◆ **Exercise prompt**
Where the data below has the string "frame", return the whole line.

◆ **Data section**
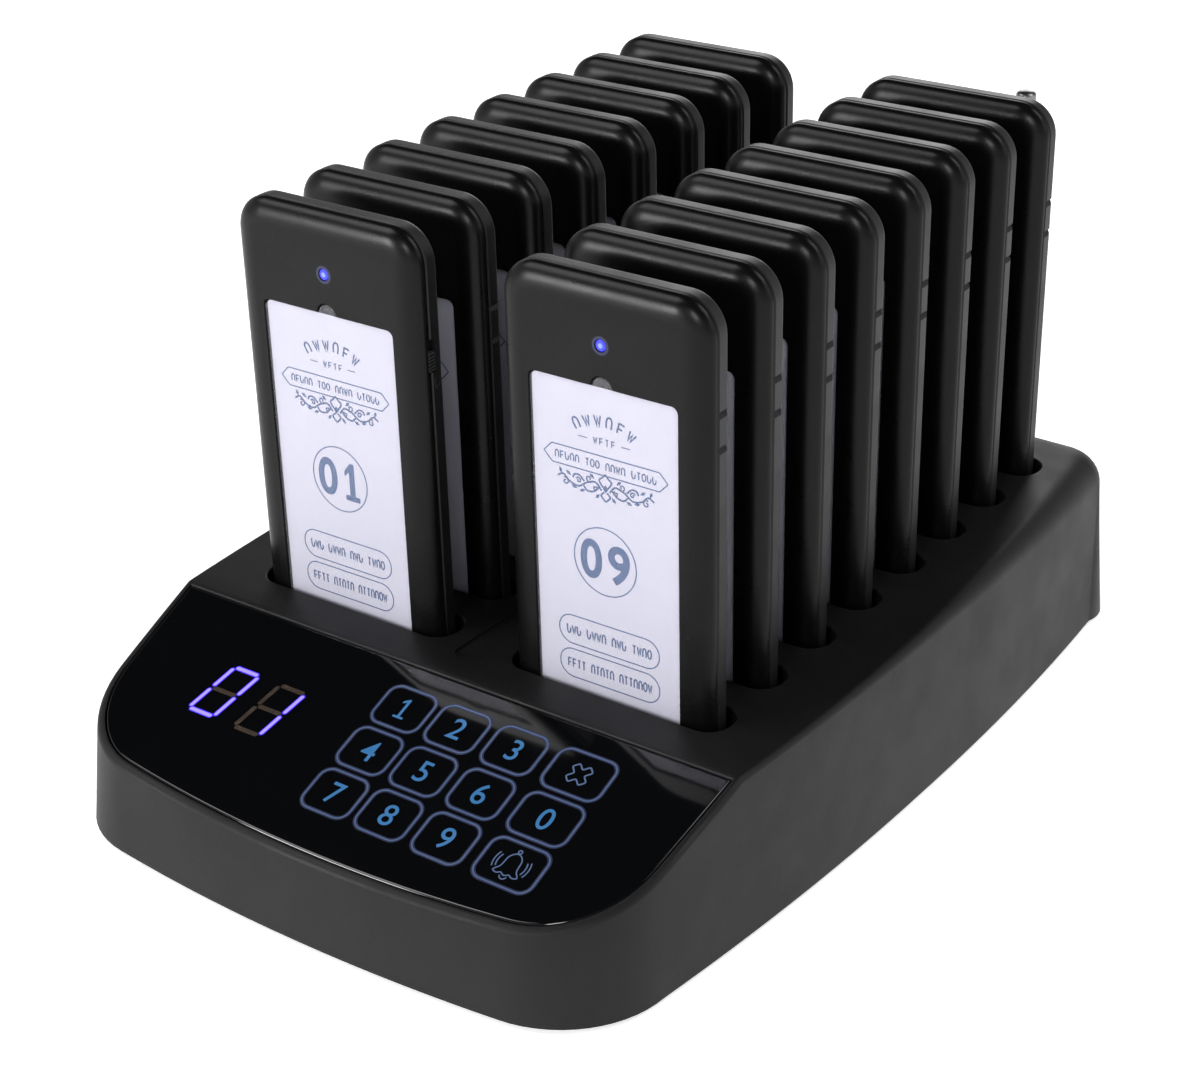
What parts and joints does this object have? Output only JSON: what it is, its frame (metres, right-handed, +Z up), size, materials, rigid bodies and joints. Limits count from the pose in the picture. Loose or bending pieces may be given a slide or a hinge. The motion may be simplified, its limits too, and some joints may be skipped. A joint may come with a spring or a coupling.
{
  "type": "guest pager set",
  "caption": "Charging transmitter base with a sloping touch keypad and display, holding two columns of slim upright guest pagers, with a short telescopic antenna",
  "frame": {"origin": "centre of the footprint, on the supporting surface", "axes": "+Z up, +X to the right seen from the keypad side, +Y from the keypad at the front towards the rear wall, along the length of the base"},
  "size_m": [0.158, 0.2394, 0.1385],
  "materials": {
    "charcoal_plastic": "fine satin texture",
    "cover_plastic": "fine texture",
    "foot_rubber": "matt",
    "bright_steel": "plain",
    "touch_glass": "high gloss black",
    "display_plastic": "gloss",
    "circuit_board": "solder mask",
    "jack_plastic": "satin",
    "rocker_plastic": "semi-gloss",
    "chrome_plate": "polished",
    "black_plastic": "satin",
    "number_card": "printed card",
    "clear_plastic": "clear",
    "light_pipe": "clear blue",
    "battery_wrap": "foil wrap",
    "switch_plastic": "satin"
  },
  "bodies": {
    "base": {"top_housing": "charcoal_plastic", "bottom_cover": "cover_plastic", "touch_panel": "touch_glass", "display_module": "display_plastic", "touch_board": "circuit_board", "main_board": "circuit_board", "charge_board": "circuit_board", "dc_jack": "jack_plastic", "rubber_foot_1": "foot_rubber", "rubber_foot_2": "foot_rubber", "rubber_foot_3": "foot_rubber", "rubber_foot_4": "foot_rubber", "housing_screw_1": "bright_steel", "housing_screw_2": "bright_steel", "housing_screw_3": "bright_steel", "housing_screw_4": "bright_steel"},
    "power_rocker": {"power_switch": "rocker_plastic"},
    "antenna_swivel": {"antenna_knuckle": "chrome_plate"},
    "antenna_outer": {"antenna_outer_tube": "chrome_plate"},
    "antenna_middle": {"antenna_middle_tube": "chrome_plate"},
    "antenna_end": {"antenna_tip": "chrome_plate"},
    "pager_01": {"pager_01_front_shell": "black_plastic", "pager_01_rear_shell": "black_plastic", "pager_01_label_card": "number_card", "pager_01_clear_window": "clear_plastic", "pager_01_light_pipe": "light_pipe", "pager_01_board": "circuit_board", "pager_01_battery": "battery_wrap", "pager_01_vibration_motor": "bright_steel"},
    "pager_02": {"pager_02_front_shell": "black_plastic", "pager_02_rear_shell": "black_plastic"},
    "pager_03": {"pager_03_front_shell": "black_plastic", "pager_03_rear_shell": "black_plastic"},
    "pager_04": {"pager_04_front_shell": "black_plastic", "pager_04_rear_shell": "black_plastic"},
    "pager_05": {"pager_05_front_shell": "black_plastic", "pager_05_rear_shell": "black_plastic"},
    "pager_06": {"pager_06_front_shell": "black_plastic", "pager_06_rear_shell": "black_plastic"},
    "pager_07": {"pager_07_front_shell": "black_plastic", "pager_07_rear_shell": "black_plastic"},
    "pager_08": {"pager_08_front_shell": "black_plastic", "pager_08_rear_shell": "black_plastic"},
    "pager_09": {"pager_09_front_shell": "black_plastic", "pager_09_rear_shell": "black_plastic"},
    "pager_10": {"pager_10_front_shell": "black_plastic", "pager_10_rear_shell": "black_plastic"},
    "pager_11": {"pager_11_front_shell": "black_plastic", "pager_11_rear_shell": "black_plastic"},
    "pager_12": {"pager_12_front_shell": "black_plastic", "pager_12_rear_shell": "black_plastic"},
    "pager_13": {"pager_13_front_shell": "black_plastic", "pager_13_rear_shell": "black_plastic"},
    "pager_14": {"pager_14_front_shell": "black_plastic", "pager_14_rear_shell": "black_plastic"},
    "pager_15": {"pager_15_front_shell": "black_plastic", "pager_15_rear_shell": "black_plastic"},
    "pager_16": {"pager_16_front_shell": "black_plastic", "pager_16_rear_shell": "black_plastic"},
    "pager_01_switch": {"pager_01_side_switch": "switch_plastic"}
  },
  "joints": [
    {"name": "pager_01_lift", "type": "slide", "parent": "base", "child": "pager_01", "axis": [0, -0.0365, 0.9993], "range_m": [0, 0.12]},
    {"name": "pager_02_lift", "type": "slide", "parent": "base", "child": "pager_02", "axis": [0, -0.0365, 0.9993], "range_m": [0, 0.12]},
    {"name": "pager_03_lift", "type": "slide", "parent": "base", "child": "pager_03", "axis": [0, -0.0365, 0.9993], "range_m": [0, 0.12]},
    {"name": "pager_04_lift", "type": "slide", "parent": "base", "child": "pager_04", "axis": [0, -0.0365, 0.9993], "range_m": [0, 0.12]},
    {"name": "pager_05_lift", "type": "slide", "parent": "base", "child": "pager_05", "axis": [0, -0.0365, 0.9993], "range_m": [0, 0.12]},
    {"name": "pager_06_lift", "type": "slide", "parent": "base", "child": "pager_06", "axis": [0, -0.0365, 0.9993], "range_m": [0, 0.12]},
    {"name": "pager_07_lift", "type": "slide", "parent": "base", "child": "pager_07", "axis": [0, -0.0365, 0.9993], "range_m": [0, 0.12]},
    {"name": "pager_08_lift", "type": "slide", "parent": "base", "child": "pager_08", "axis": [0, -0.0365, 0.9993], "range_m": [0, 0.12]},
    {"name": "pager_09_lift", "type": "slide", "parent": "base", "child": "pager_09", "axis": [0, -0.0365, 0.9993], "range_m": [0, 0.12]},
    {"name": "pager_10_lift", "type": "slide", "parent": "base", "child": "pager_10", "axis": [0, -0.0365, 0.9993], "range_m": [0, 0.12]},
    {"name": "pager_11_lift", "type": "slide", "parent": "base", "child": "pager_11", "axis": [0, -0.0365, 0.9993], "range_m": [0, 0.12]},
    {"name": "pager_12_lift", "type": "slide", "parent": "base", "child": "pager_12", "axis": [0, -0.0365, 0.9993], "range_m": [0, 0.12]},
    {"name": "pager_13_lift", "type": "slide", "parent": "base", "child": "pager_13", "axis": [0, -0.0365, 0.9993], "range_m": [0, 0.12]},
    {"name": "pager_14_lift", "type": "slide", "parent": "base", "child": "pager_14", "axis": [0, -0.0365, 0.9993], "range_m": [0, 0.12]},
    {"name": "pager_15_lift", "type": "slide", "parent": "base", "child": "pager_15", "axis": [0, -0.0365, 0.9993], "range_m": [0, 0.12]},
    {"name": "pager_16_lift", "type": "slide", "parent": "base", "child": "pager_16", "axis": [0, -0.0365, 0.9993], "range_m": [0, 0.12]},
    {"name": "pager_01_switch_slide", "type": "slide", "parent": "pager_01", "child": "pager_01_switch", "axis": [0, -0.0365, 0.9993], "range_m": [0, 0.0025]},
    {"name": "power_rock", "type": "hinge", "parent": "base", "child": "power_rocker", "pos_m": [-0.01, 0.11344, 0.01847], "axis": [1, 0, 0], "range_deg": [0, 16]},
    {"name": "antenna_turn", "type": "hinge", "parent": "base", "child": "antenna_swivel", "pos_m": [0.0462, 0.1012, 0.04597], "axis": [0, 0, 1], "range_deg": [-90, 90]},
    {"name": "antenna_tilt", "type": "hinge", "parent": "antenna_swivel", "child": "antenna_outer", "pos_m": [0.0462, 0.1012, 0.05247], "axis": [-1, 0, 0], "range_deg": [0, 90]},
    {"name": "antenna_middle_slide", "type": "slide", "parent": "antenna_outer", "child": "antenna_middle", "axis": [0, 0, 1], "range_m": [0, 0.06]},
    {"name": "antenna_end_slide", "type": "slide", "parent": "antenna_middle", "child": "antenna_end", "axis": [0, 0, 1], "range_m": [0, 0.058]}
  ]
}
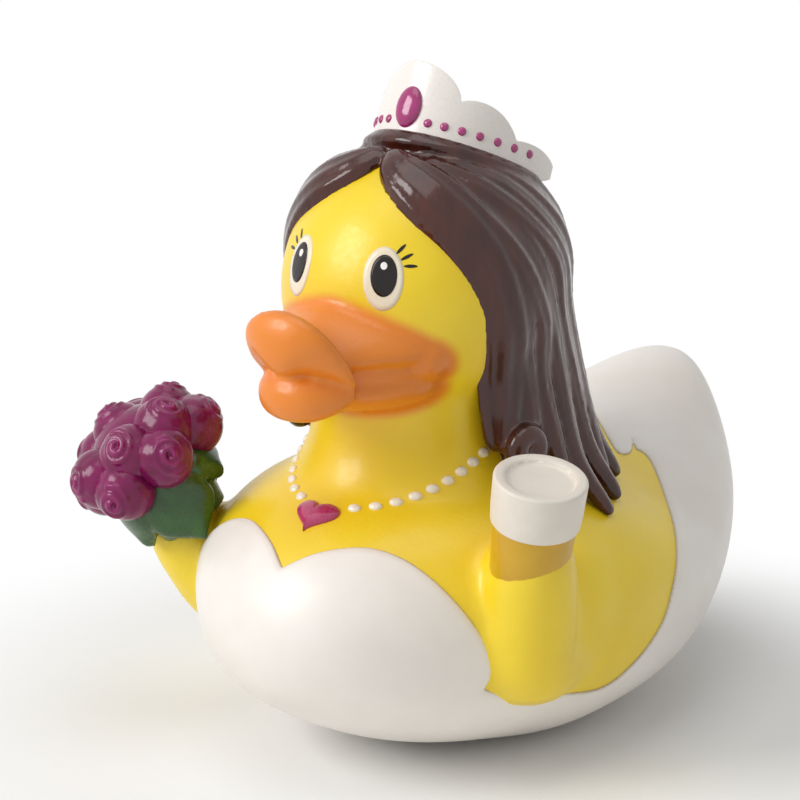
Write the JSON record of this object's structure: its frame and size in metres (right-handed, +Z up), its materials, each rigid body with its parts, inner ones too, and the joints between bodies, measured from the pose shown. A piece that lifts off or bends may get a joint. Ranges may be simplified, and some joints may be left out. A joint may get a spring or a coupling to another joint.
{
  "type": "rubber duck",
  "caption": "Bath duck dressed as a bride, with long hair, a tiara, a bouquet and a glass; hollow soft vinyl that floats and squeaks.",
  "frame": {"origin": "centre of the flat foot that the duck stands on", "axes": "+Z up, -Y the way the duck looks, +X towards its left wing"},
  "size_m": [0.0799, 0.1046, 0.0972],
  "materials": {
    "vinyl": "satin",
    "squeaker_plastic": "satin"
  },
  "bodies": {
    "root": {"duck_body": "vinyl", "squeaker_cup": "squeaker_plastic", "squeaker_reed": "squeaker_plastic"}
  },
  "joints": []
}
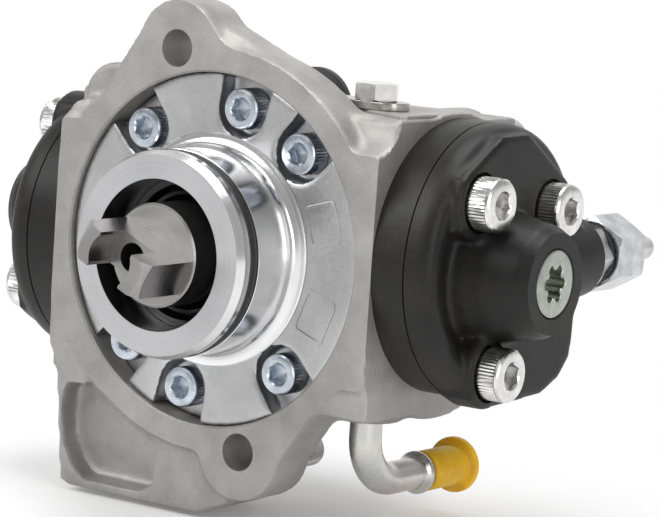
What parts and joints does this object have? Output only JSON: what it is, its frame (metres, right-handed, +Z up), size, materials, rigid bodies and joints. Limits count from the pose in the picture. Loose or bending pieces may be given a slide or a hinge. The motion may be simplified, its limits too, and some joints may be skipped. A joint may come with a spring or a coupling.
{
  "type": "diesel injection pump",
  "caption": "High-pressure diesel supply pump: an eccentric shaft with a forked drive tang works two opposed plungers in bolted heads, with a feed pump and a metering valve behind.",
  "frame": {"origin": "on the shaft axis in the plane of the mounting face", "axes": "+Y along the shaft from the drive end to the rear, +X to the right head seen from the drive end, +Z up"},
  "size_m": [0.1592, 0.1456, 0.1247],
  "materials": {
    "cast_aluminium": "fine-grained die-cast skin with machined faces",
    "turned_aluminium": "turned and milled, fine rings",
    "seal_rubber": "smooth moulded rubber",
    "zinc_screw": "bright zinc plate, knurled head",
    "bright_screw": "bright plated steel, knurled head",
    "bearing_bronze": "plain bearing bronze",
    "shaft_steel": "ground and milled hardened steel",
    "spring_steel": "drawn spring wire",
    "head_steel": "satin black phosphate",
    "plug_steel": "pale passivated zinc",
    "union_steel": "bright zinc plate",
    "pipe_steel": "satin plated tube with a faint iridescence",
    "cap_plastic": "soft translucent yellow polyethylene",
    "coil_plastic": "glass-filled black plastic"
  },
  "bodies": {
    "housing": {"pump_housing": "cast_aluminium", "front_cover": "turned_aluminium", "pilot_o_ring": "seal_rubber", "cover_seal": "seal_rubber", "front_cover_screws": "zinc_screw", "shaft_seal": "seal_rubber", "front_bush": "bearing_bronze", "rear_bush": "bearing_bronze", "outlet_union": "union_steel", "outlet_ring": "seal_rubber", "outlet_cap_nut": "union_steel", "outlet_stub": "union_steel", "delivery_plug_left": "plug_steel", "feed_plate": "shaft_steel", "rear_cover": "cast_aluminium", "rear_cover_screws": "zinc_screw", "valve_sleeve": "union_steel", "valve_coil": "coil_plastic", "valve_screws": "zinc_screw", "valve_spring": "spring_steel", "temperature_sensor": "union_steel", "return_pipe": "pipe_steel", "top_clamp": "bright_screw", "top_bolt": "bright_screw", "regulator_spring": "spring_steel", "regulator_plug": "shaft_steel", "plunger_spring_right": "spring_steel", "cylinder_head_right": "head_steel", "head_seal_right": "seal_rubber", "head_screws_right": "bright_screw", "head_plug_right": "plug_steel", "suction_seat_right": "shaft_steel", "suction_spring_right": "spring_steel", "delivery_spring_right": "spring_steel", "plunger_spring_left": "spring_steel", "cylinder_head_left": "head_steel", "head_seal_left": "seal_rubber", "head_screws_left": "bright_screw", "head_plug_left": "plug_steel", "suction_seat_left": "shaft_steel", "suction_spring_left": "spring_steel", "delivery_spring_left": "spring_steel"},
    "shaft": {"drive_shaft": "shaft_steel", "feed_inner_rotor": "shaft_steel"},
    "cam_ring": {"ring_cam": "shaft_steel", "ring_cam_bush": "bearing_bronze"},
    "outer_rotor": {"feed_outer_rotor": "shaft_steel"},
    "control_needle": {"valve_needle": "shaft_steel"},
    "feed_regulator": {"regulator_piston": "shaft_steel"},
    "cap": {"pipe_cap": "cap_plastic"},
    "plunger_set_right": {"plunger_right": "shaft_steel", "plunger_seat_right": "shaft_steel"},
    "inlet_valve_right": {"suction_valve_right": "shaft_steel"},
    "outlet_ball_right": {"delivery_ball_right": "shaft_steel"},
    "plunger_set_left": {"plunger_left": "shaft_steel", "plunger_seat_left": "shaft_steel"},
    "inlet_valve_left": {"suction_valve_left": "shaft_steel"},
    "outlet_ball_left": {"delivery_ball_left": "shaft_steel"}
  },
  "joints": [
    {"name": "shaft_spin", "type": "hinge", "parent": "housing", "child": "shaft", "pos_m": [0, 0, 0], "axis": [0, 1, 0], "continuous": true},
    {"name": "cam_ring_turn", "type": "hinge", "parent": "shaft", "child": "cam_ring", "pos_m": [0.0028, 0.031, 0], "axis": [0, 1, 0], "continuous": true},
    {"name": "outer_rotor_spin", "type": "hinge", "parent": "housing", "child": "outer_rotor", "pos_m": [-0.0015, 0.06, 0], "axis": [0, 1, 0], "continuous": true},
    {"name": "plunger_stroke_right", "type": "slide", "parent": "housing", "child": "plunger_set_right", "axis": [1, 0, 0], "range_m": [0, 0.0056], "deforming": ["plunger_spring_right"]},
    {"name": "suction_lift_right", "type": "slide", "parent": "housing", "child": "inlet_valve_right", "axis": [-1, 0, 0], "range_m": [0, 0.0009], "stiffness_N_per_m": 200, "deforming": ["suction_spring_right"]},
    {"name": "delivery_lift_right", "type": "slide", "parent": "housing", "child": "outlet_ball_right", "axis": [0, 1, 0], "range_m": [0, 0.001], "stiffness_N_per_m": 200, "deforming": ["delivery_spring_right"]},
    {"name": "plunger_stroke_left", "type": "slide", "parent": "housing", "child": "plunger_set_left", "axis": [-1, 0, 0], "range_m": [0, 0.0056], "deforming": ["plunger_spring_left"]},
    {"name": "suction_lift_left", "type": "slide", "parent": "housing", "child": "inlet_valve_left", "axis": [1, 0, 0], "range_m": [0, 0.0009], "stiffness_N_per_m": 200, "deforming": ["suction_spring_left"]},
    {"name": "delivery_lift_left", "type": "slide", "parent": "housing", "child": "outlet_ball_left", "axis": [0, 1, 0], "range_m": [0, 0.001], "stiffness_N_per_m": 200, "deforming": ["delivery_spring_left"]},
    {"name": "control_needle_stroke", "type": "slide", "parent": "housing", "child": "control_needle", "axis": [0, 1, 0], "range_m": [0, 0.003], "stiffness_N_per_m": 500, "deforming": ["valve_spring"]},
    {"name": "regulator_stroke", "type": "slide", "parent": "housing", "child": "feed_regulator", "axis": [0, 1, 0], "range_m": [0, 0.004], "stiffness_N_per_m": 500, "deforming": ["regulator_spring"]},
    {"name": "cap_pull_off", "type": "slide", "parent": "housing", "child": "cap", "axis": [0, 1, 0], "range_m": [0, 0.02]}
  ],
  "couplings": [
    {"joint": "cam_ring_turn", "follows": "shaft_spin", "ratio": -1},
    {"joint": "outer_rotor_spin", "follows": "shaft_spin", "ratio": 0.83333}
  ]
}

◆ **Result**
What parts and joints does this object have? Output only JSON: what it is, its frame (metres, right-handed, +Z up), size, materials, rigid bodies and joints. Limits count from the pose in the picture. Loose or bending pieces may be given a slide or a hinge. The motion may be simplified, its limits too, and some joints may be skipped. A joint may come with a spring or a coupling.
  "frame": {"origin": "centre of the footprint, on the supporting surface", "axes": "+Z up, +X to the right seen from the keypad side, +Y from the keypad at the front towards the rear wall, along the length of the base"},
Write the JSON record of this object's structure: its frame and size in metres (right-handed, +Z up), its materials, each rigid body with its parts, inner ones too, and the joints between bodies, measured from the pose shown. A piece that lifts off or bends may get a joint. Ranges may be simplified, and some joints may be left out. A joint may get a spring or a coupling to another joint.
  "frame": {"origin": "centre of the flat foot that the duck stands on", "axes": "+Z up, -Y the way the duck looks, +X towards its left wing"},
What parts and joints does this object have? Output only JSON: what it is, its frame (metres, right-handed, +Z up), size, materials, rigid bodies and joints. Limits count from the pose in the picture. Loose or bending pieces may be given a slide or a hinge. The motion may be simplified, its limits too, and some joints may be skipped. A joint may come with a spring or a coupling.
  "frame": {"origin": "on the shaft axis in the plane of the mounting face", "axes": "+Y along the shaft from the drive end to the rear, +X to the right head seen from the drive end, +Z up"},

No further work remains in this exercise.